Assim, o FGTS é fortemente ligado ao princípio da continuidade da relação de emprego.

Parece evidente que nenhum comissionado, por ser exonerável ad nutum, se abriga sob a proteção deste nobre princípio do direito trabalhista.

Não custa lembrar que a própria criação de um cargo em comissão, por exigir de quem vier a ocupá-los o estabelecimento de vínculo de confiança ou fidelidade com a autoridade nomeante, liga-se à ideia de temporariedade, com provimento em caráter precário. Por outro lado, atividades ininterruptas e permanentes, que devem ser desempenhadas com profissionalismo e sem sobressaltos a despeito da troca momentânea das autoridades nomeantes, não podem ser destinadas ao provimento em comissão, por não se coadunarem com a ocupação em caráter transitório.

Portanto, em razão da previsibilidade da dispensa a que está sujeito o comissionado, é incongruente que lhe sejam aplicadas normas trabalhistas de índole protetiva, que visem a compensar a demissão imotivada, como os recolhimentos ao FGTS.

Interessante lembrar que o art. 287 da Constituição Paulista previa a possibilidade de a lei instituir uma “indenização compensatória a ser paga, em caso de exoneração ou dispensa, aos servidores públicos ocupantes de cargos e funções de confiança ou cargo em comissão, bem como aos que a lei declarar de livre exoneração”.

Ou seja, a Constituição de São Paulo previa uma espécie de ‘FGTS estadual’.

Todavia, o Supremo Tribunal Federal declarou esta norma inconstitucional, sob o argumento que “a disposição que prevê o pagamento pelos cofres públicos de indenização compensatória aos ocupantes de cargos em comissão, sem outro vínculo com o serviço público, por ocasião da exoneração ou dispensa, restringe a possibilidade de livre exoneração”.[5]

Então, na verdade, é preciso voltar a nossa discussão inicial para uma questão antecedente: é possível submeter comissionados ao regime da CLT?

O Tribunal de Justiça de São Paulo responde esta pergunta com um enfático e sonoro não, afirmando o vínculo eminentemente administrativo do comissionado.

Diversas ações diretas de inconstitucionalidade têm rechaçado a previsão da existência de comissionados submetidos ao regime celetista.

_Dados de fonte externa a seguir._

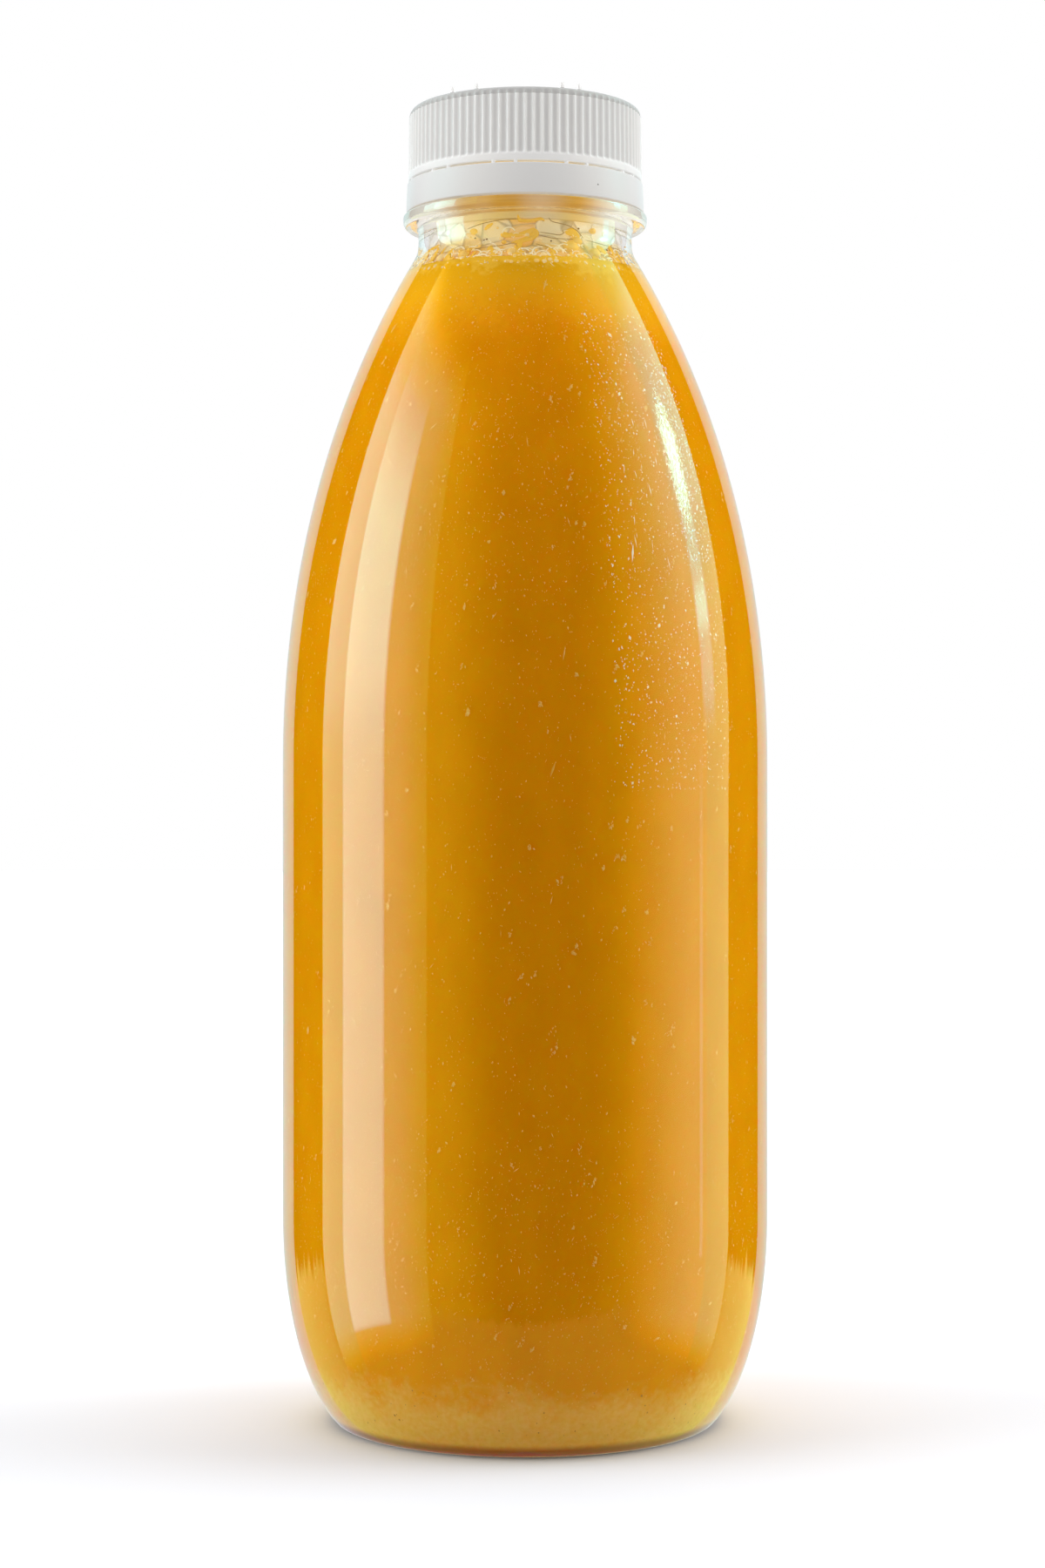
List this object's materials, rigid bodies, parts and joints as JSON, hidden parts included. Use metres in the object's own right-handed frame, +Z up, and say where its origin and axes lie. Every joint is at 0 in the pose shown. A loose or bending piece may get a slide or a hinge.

Como exemplo, os recentes casos dos municípios de Iguape, Cajuru, Lagoinha, São Luís do Paraitinga, Bariri, Conchas, Tremembé, Morungaba e São Pedro do Turvo[6]; ou, no âmbito estadual, os casos dos comissionados celetistas da Fundação PROCON, da Fundação de Amparo à Pesquisa e do Centro Estadual de Educação Tecnológica Paula Souza.[7]

Acertadamente, entende o TJ-SP que há incompatibilidade entre os direitos indenizatórios previstos na legislação trabalhista e a liberdade de exoneração imotivada inerente aos comissionados.

Mas não apenas isto, eis que são vários os direitos trabalhistas incompatíveis com a natureza do cargo comissionado, como o pagamento de horas extras, seguro-desemprego, etc.

Aliás, por conta de todos estes fatores, no âmbito da Administração Federal é expressamente vedado submeter comissionados ao regime da CLT (art. 1º, § 2º, alínea ‘b’, Lei 9.962/2000).

Resta agora às administrações estaduais e municipais adequarem o regime jurídico de seus comissionados. Até que não o façam, estarão sujeitas a revezes na Justiça Trabalhista (dado o entendimento atual), podendo abrir um desnecessário flanco a prejudicar ainda mais suas combalidas finanças.


[1] Ainda assim, o Tribunal de Contas do Estado de São Paulo foi indagado a respeito por seus jurisdicionados. Na Consulta 16827/026/05, da relatoria do Conselheiro Renato Martins Cotas, julgada em 18.09.2006, assentou-se a impossibilidade de recolhimento ao FGTS no caso de comissionados estatutários.
[2] Dada a celeuma sobre a natureza do vínculo do comissionado celetista, algumas discussões foram remetidas à Justiça Comum Estadual. Neste caso, a jurisprudência do TJ-SP sempre foi no sentido inverso da Justiça Trabalhista, vale dizer, pelo não recolhimento do FGTS. Neste sentido, vide Apelações 0008016-73.2010.8.26.0201, 0015173-27.2011.8.26.0019 e 0003618-78.2014.8.26.0319.
[3] Como exemplo, os seguintes julgados da SBDI-1: E-ED-RR-3193-17.2013.5.02.0089, j. 13.10.2016; E-RR-20786-26.2014.5.04.0006, j. 22.09.2016; E-RR-300-42.2013.5.12.0035, j. 12.05.2016.
[4] Se a rescisão fosse com justa causa, o empregado faria jus apenas aos depósitos; se não, aos depósitos, correção monetárias, juros capitalizados e ainda uma multa a ser paga pela empresa.
[5] STF, Pleno, ADI 326-7/SP, Rel. Min. Paulo Brossard, j. 13.10.1994, v.u.
[6] ADIs 2198467-66, 2160715-26, 2121797-50, 2171346-29, 2138871-20, 2160724-85, 2217951-33, 2007241-35 e 2036826-35.

[7] ADIs 2002639-98, 2208097-15 e 2218008-51.